TASK DESCRIPTION
Print the listing below exactly.

DATASET CONTENT
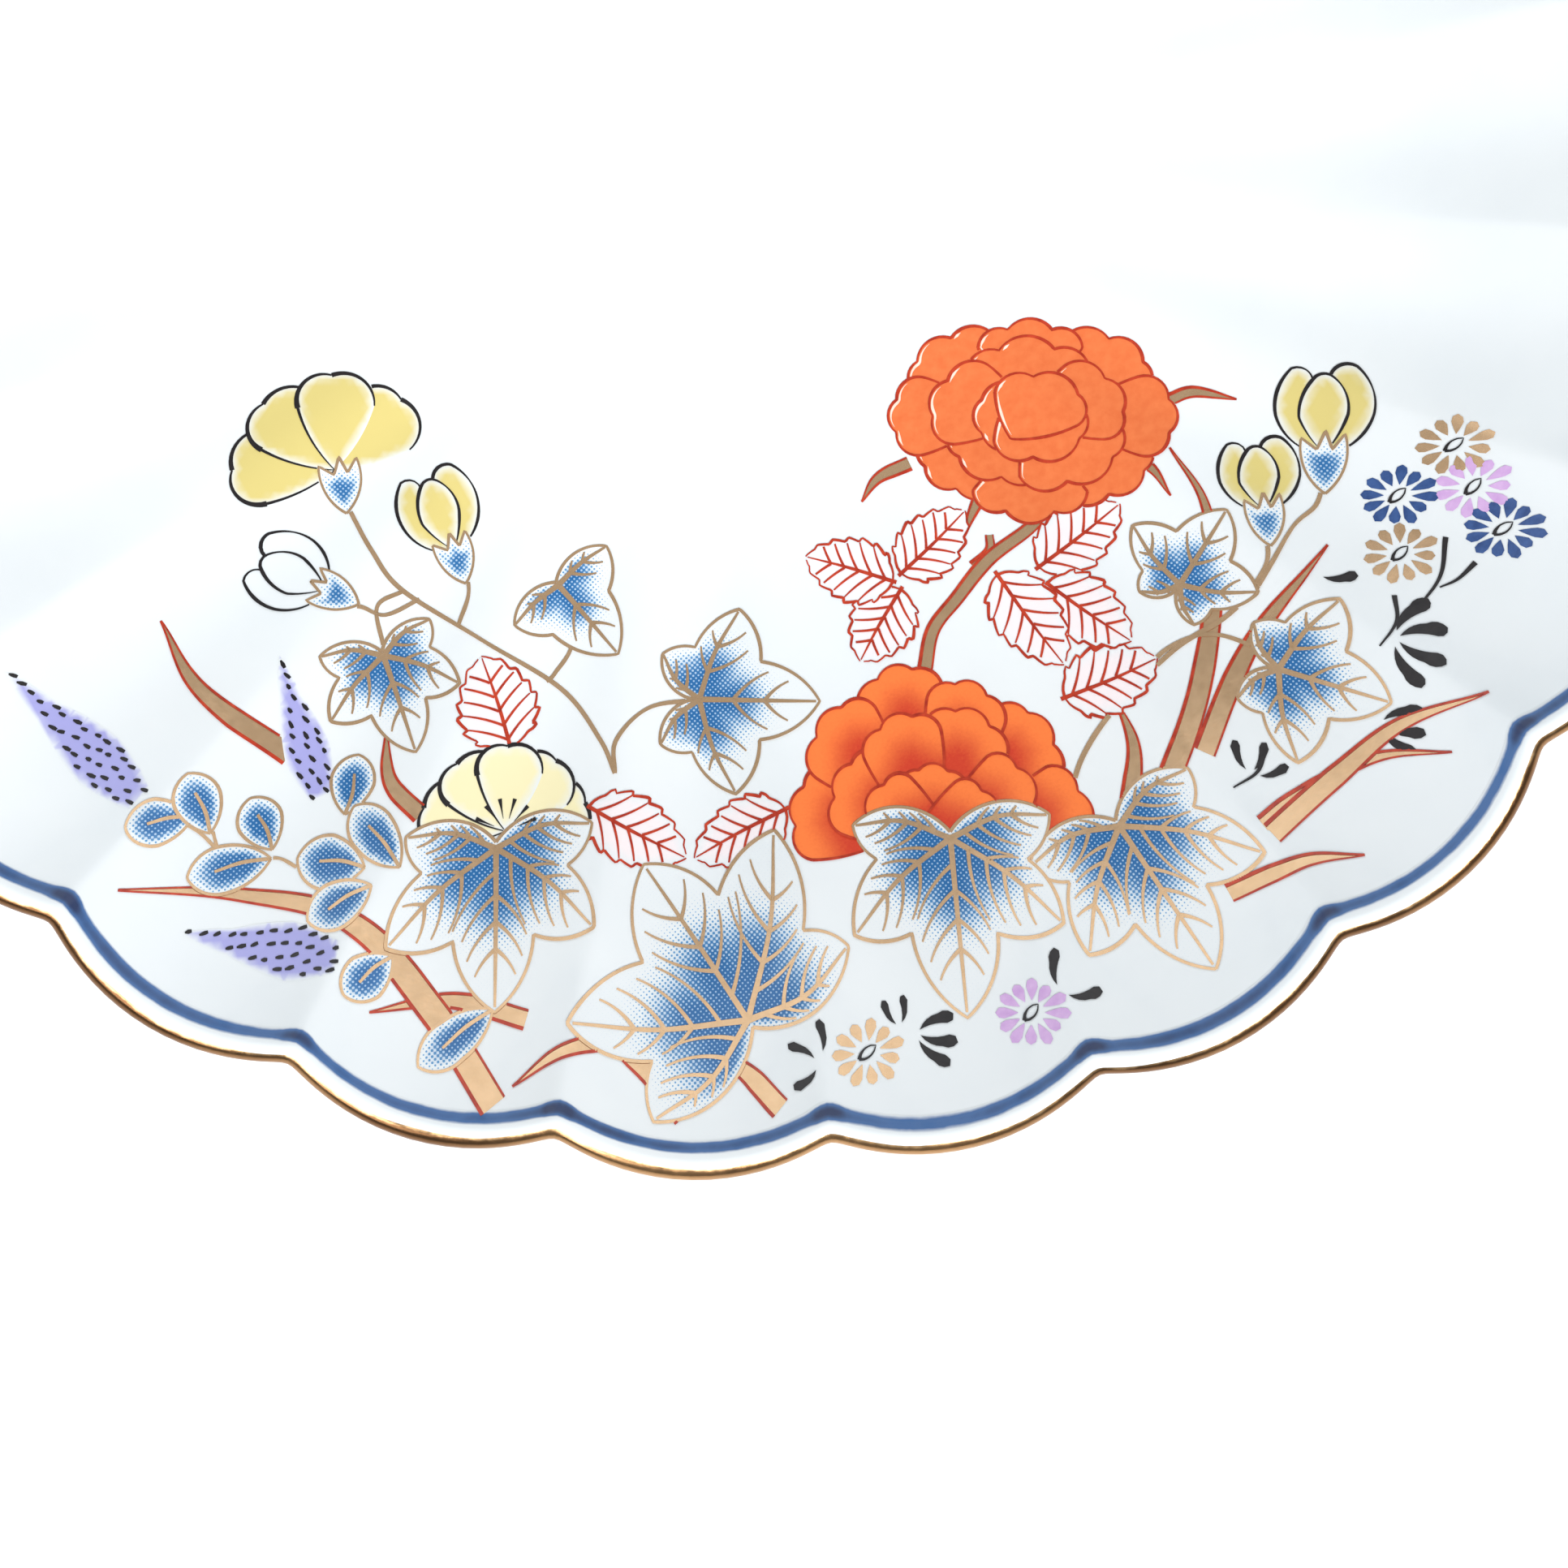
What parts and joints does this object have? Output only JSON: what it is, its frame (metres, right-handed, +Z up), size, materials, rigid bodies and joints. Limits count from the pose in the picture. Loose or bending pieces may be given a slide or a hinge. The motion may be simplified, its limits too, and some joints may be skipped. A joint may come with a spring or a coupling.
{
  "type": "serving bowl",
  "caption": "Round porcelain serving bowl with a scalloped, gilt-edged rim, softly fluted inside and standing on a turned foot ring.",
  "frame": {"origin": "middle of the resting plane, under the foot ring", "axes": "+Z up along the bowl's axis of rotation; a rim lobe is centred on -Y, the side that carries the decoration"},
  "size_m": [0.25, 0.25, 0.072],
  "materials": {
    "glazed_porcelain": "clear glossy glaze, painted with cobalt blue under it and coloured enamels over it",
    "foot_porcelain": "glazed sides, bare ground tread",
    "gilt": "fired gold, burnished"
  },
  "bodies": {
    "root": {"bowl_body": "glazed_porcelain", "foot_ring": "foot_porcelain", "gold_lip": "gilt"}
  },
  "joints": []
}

SOLUTION BELOW
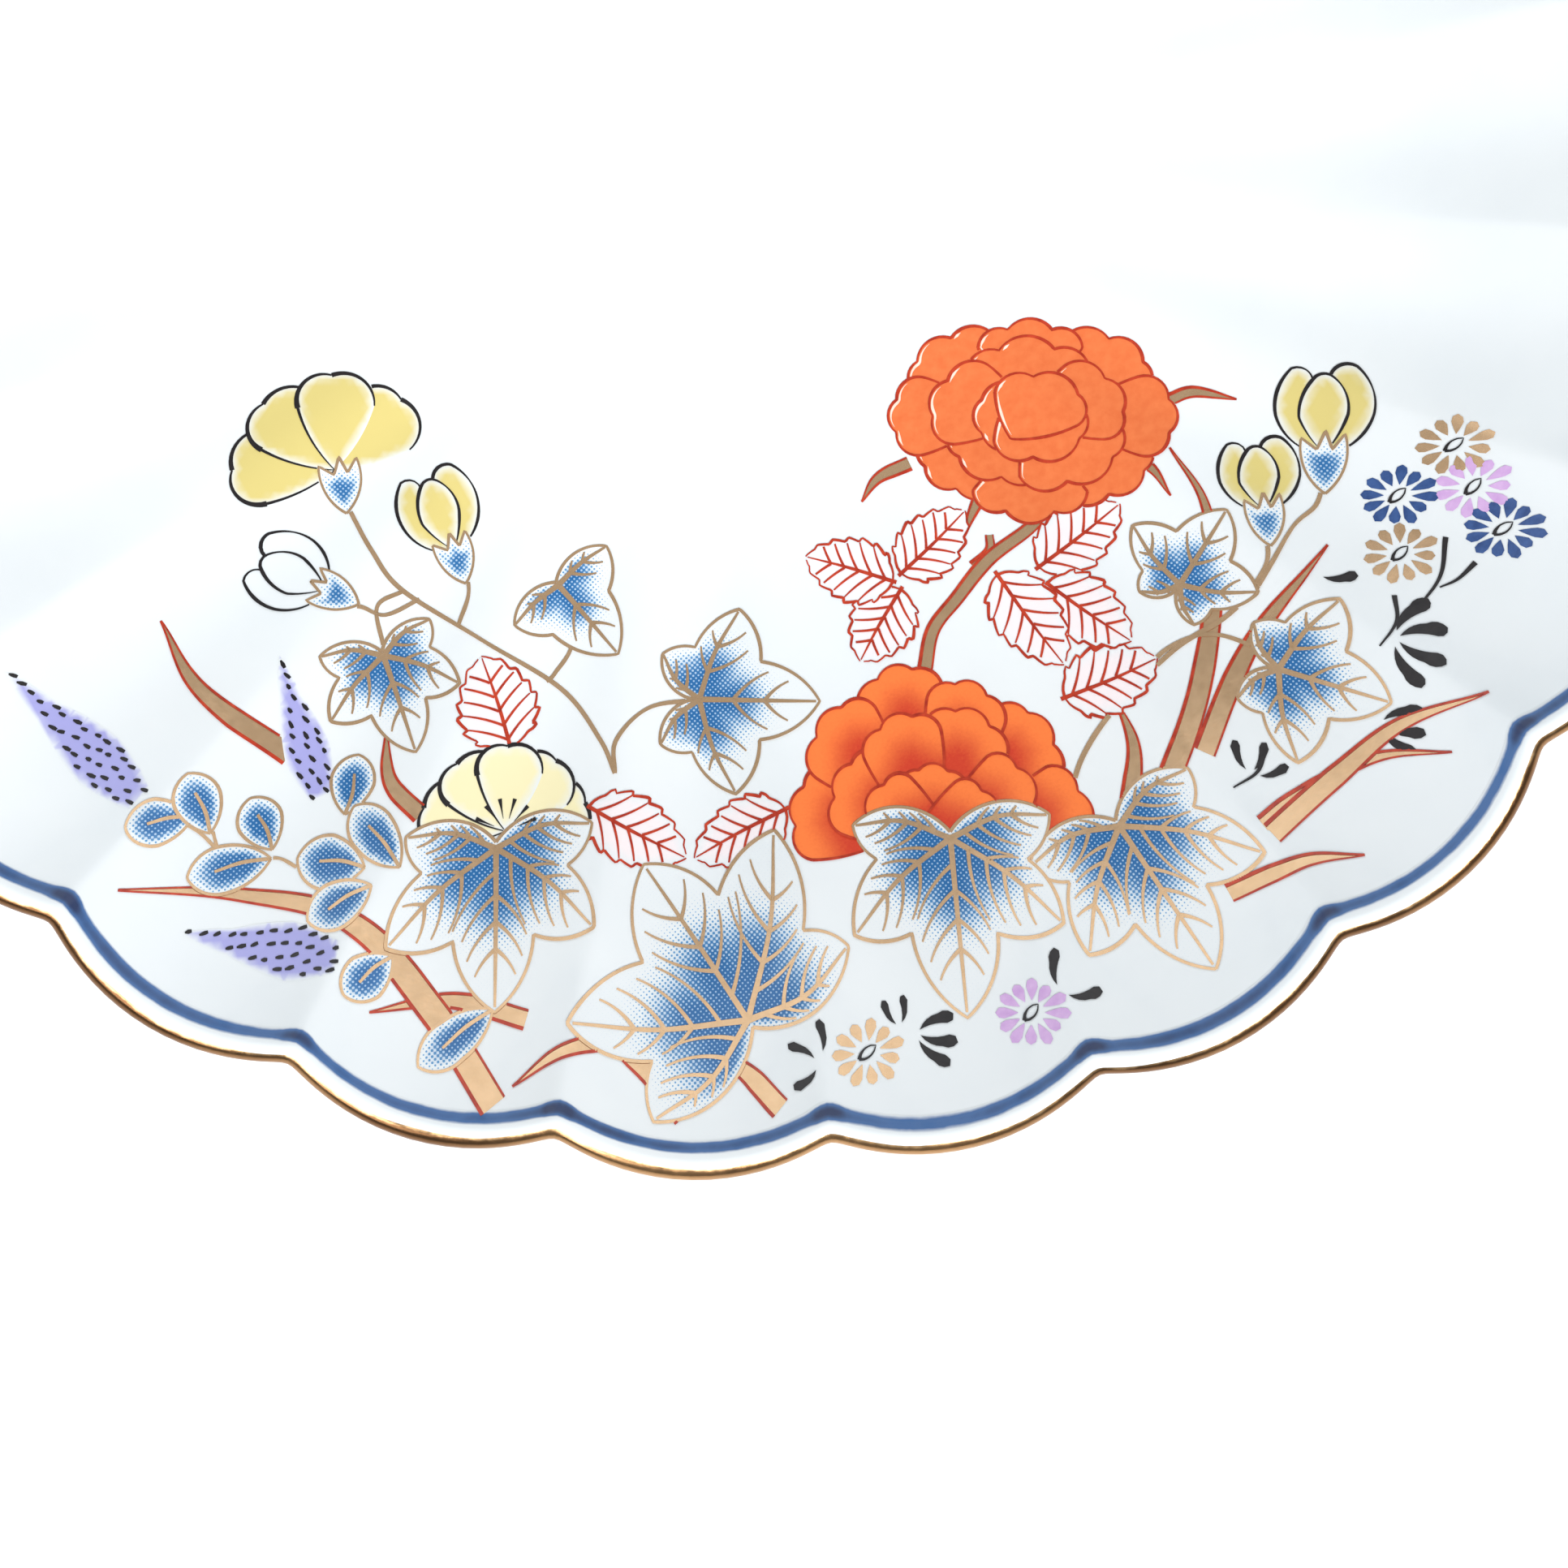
What parts and joints does this object have? Output only JSON: what it is, its frame (metres, right-handed, +Z up), size, materials, rigid bodies and joints. Limits count from the pose in the picture. Loose or bending pieces may be given a slide or a hinge. The motion may be simplified, its limits too, and some joints may be skipped. A joint may come with a spring or a coupling.
{
  "type": "serving bowl",
  "caption": "Round porcelain serving bowl with a scalloped, gilt-edged rim, softly fluted inside and standing on a turned foot ring.",
  "frame": {"origin": "middle of the resting plane, under the foot ring", "axes": "+Z up along the bowl's axis of rotation; a rim lobe is centred on -Y, the side that carries the decoration"},
  "size_m": [0.25, 0.25, 0.072],
  "materials": {
    "glazed_porcelain": "clear glossy glaze, painted with cobalt blue under it and coloured enamels over it",
    "foot_porcelain": "glazed sides, bare ground tread",
    "gilt": "fired gold, burnished"
  },
  "bodies": {
    "root": {"bowl_body": "glazed_porcelain", "foot_ring": "foot_porcelain", "gold_lip": "gilt"}
  },
  "joints": []
}